September 7th, 2009 · 9 Comments · Uncategorized

Here’s some stuff that I’ve seen lately, out and about in Paris, for those of you who don’t get the Twitter feed, and some stuff that wasn’t on there.

First, if you’re on the Left Bank of the Seine, and you’re looking for a little fast Greek Food,
What Do You Want?

That’s RIGHT! When a BIG ASS GYRO isn’t enough? Also, not a bad stripper name.
Just saying.

I know you loves the French cheese, oui?
Sure, they may be behind us in some things, but they are years beyond us in Cheese.


My friends Max and Marjory, who brought this to me from South-Western France where they are from, assured me that the man is warning the woman: What ever you do, Mamon, don’t cut the cheese!”

It’s soft cheese. Jeeze.

But look, it’s not just soft, stinky cheese

– it’s digital, hi-def, soft stinky cheese,

on USB key.

By the way, “Digital Hi-Def Soft Stinky Cheese”?
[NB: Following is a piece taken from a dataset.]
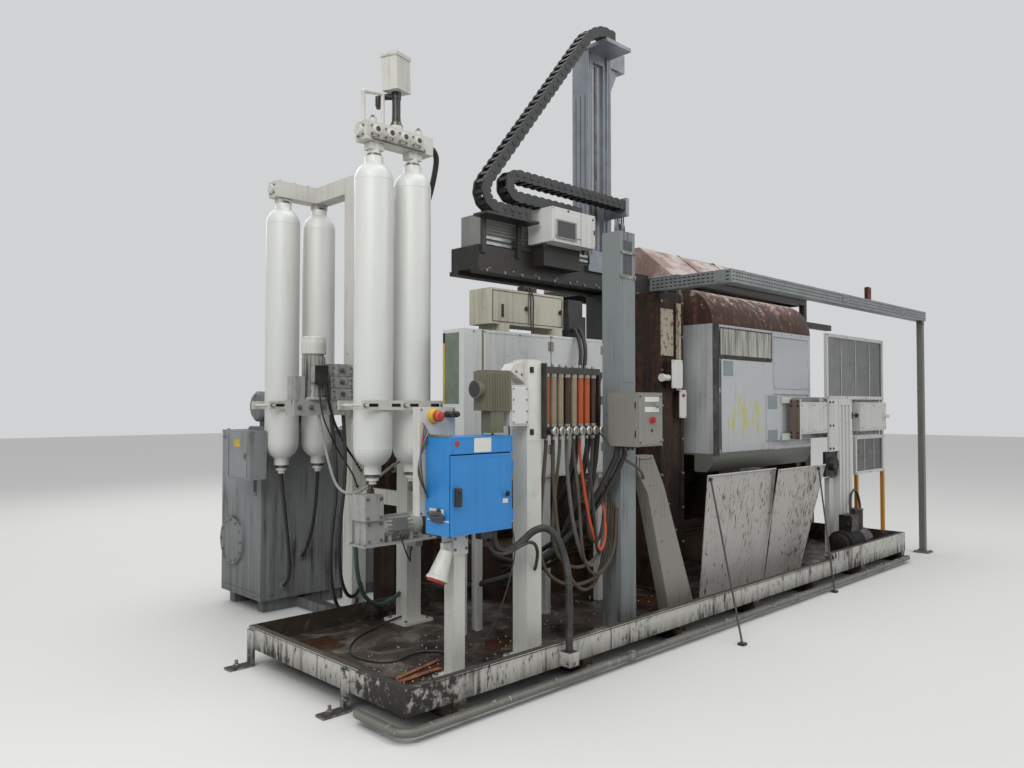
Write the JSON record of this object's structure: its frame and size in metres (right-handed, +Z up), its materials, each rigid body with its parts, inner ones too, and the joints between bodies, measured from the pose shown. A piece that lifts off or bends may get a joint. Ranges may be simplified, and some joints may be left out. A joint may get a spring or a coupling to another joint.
{
  "type": "die casting machine",
  "caption": "Cold chamber die casting machine with drip pan, accumulator bottles, guards, sliding safety door, operator cabinet, cable tray and a spray gantry.",
  "frame": {"origin": "centre of the flat underside of the machine bed, on the floor", "axes": "+X along the machine from the bottle rack towards the closing cylinder, +Y from the operator's side to the rear, +Z up"},
  "size_m": [7.27, 3.663, 4.7143],
  "materials": {
    "bed_steel": "oily rusty paint",
    "pan_floor_steel": "oil-soaked sheet steel",
    "pan_rim_paint": "chipped white paint",
    "grey_paint": "dirty grey paint",
    "white_paint": "dirty white paint",
    "cream_paint": "cream enamel",
    "bottle_paint": "satin white paint",
    "brown_rust": "rusty and oily",
    "platen_iron": "machined iron, dirty",
    "bar_steel": "ground and oiled",
    "dark_steel": "dark paint",
    "galvanised": "galvanised sheet",
    "chain_plastic": "black polyamide",
    "bellows_plastic": "grey louvred cover",
    "cabinet_blue": "blue textured enamel",
    "black_plastic": "moulded plastic",
    "tube_orange": "tinted clear tube",
    "lamp_grey": "olive grey enamel",
    "hood_pink": "faded rusty paint",
    "hose_black": "corrugated conduit",
    "hose_brown": "dirty rubber",
    "hose_grey": "dirty rubber",
    "hose_orange": "orange sleeve"
  },
  "bodies": {
    "machine": {"machine_bed": "bed_steel", "pan_floor": "pan_floor_steel", "pan_rim_front": "pan_rim_paint", "pan_rim_end": "pan_rim_paint", "kick_rail": "grey_paint", "hydraulic_tank": "grey_paint", "tank_pump": "grey_paint", "tank_box": "grey_paint", "bottles_front": "bottle_paint", "bottles_rear": "bottle_paint", "bottle_manifolds": "white_paint", "bottle_rack": "white_paint", "level_transmitter": "white_paint", "valve_group": "grey_paint", "circulation_pump": "grey_paint", "shot_unit": "brown_rust", "fixed_platen": "platen_iron", "moving_platen": "platen_iron", "rear_platen": "platen_iron", "tie_bars": "bar_steel", "closing_gear": "platen_iron", "side_tower": "brown_rust", "guard_panels": "white_paint", "rear_guard": "white_paint", "relay_box": "cream_paint", "coupler_box": "black_plastic", "drive_motor": "dark_steel", "splash_shield": "white_paint", "shield_props": "dark_steel", "hood_frame": "dark_steel", "hood_sheet": "hood_pink", "drive_stand": "white_paint", "door_drive": "white_paint", "mesh_panels": "galvanised", "cable_tray": "galvanised", "tray_post": "grey_paint", "gantry_beam": "dark_steel", "gantry_bellows": "bellows_plastic", "gantry_box": "white_paint", "gantry_mast": "grey_paint", "chain_upright": "chain_plastic", "chain_level": "chain_plastic", "service_column": "grey_paint", "junction_box": "grey_paint", "cable_trunk": "grey_paint", "white_pillar": "white_paint", "pillar_lamp": "lamp_grey", "flow_panel": "black_plastic", "flow_tubes": "tube_orange", "control_cabinet": "cabinet_blue", "cabinet_post": "white_paint", "estop_panel": "white_paint", "pillar_conduit": "hose_black", "brown_hose": "hose_brown", "grey_hose": "hose_grey", "orange_hose": "hose_orange", "manifold_hose": "hose_black"},
    "safety_door": {"safety_door": "grey_paint", "door_top_band": "brown_rust"},
    "cabinet_door": {"cabinet_door": "cabinet_blue"}
  },
  "joints": [
    {"name": "door_slide", "type": "slide", "parent": "machine", "child": "safety_door", "axis": [1, 0, 0], "range_m": [0, 1.1]},
    {"name": "cabinet_hinge", "type": "hinge", "parent": "machine", "child": "cabinet_door", "pos_m": [-3.631, -1.689, 1], "axis": [0, 0, 1], "range_deg": [0, 110]}
  ]
}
Should not be your first choice for a stripper name.

Sure, digital cheese is different, but uh — well:OUCH, Am I right, ladies?
(Yes, that’s Scotch Bright)

Okay, uncomfortable, probably, but you can see yourself in the shine!

So, I’m staying near the Notre Dame cathedral, and I keep posting pictures of it, because it’s coverd with gargoyles, saints, snakes, demons, angels, sportos, motorheads, geeks, sluts, pinheads, dweebies, wonkers, richies, and teletubbies, but what I didn’t see until this time, up on the South-Eastern Roof:

Looks like a little roof surfing to me:


That right, HANG TEN JESUS!
DOOD! JESUS IS SHREDDING THE BREAK AT PONT NEUF!

But the weirdest thing I’ve seen this week, was this guy, who was sitting all by himself at the Luxemborg Gardens, in front of a chessboard, checking three cell phones.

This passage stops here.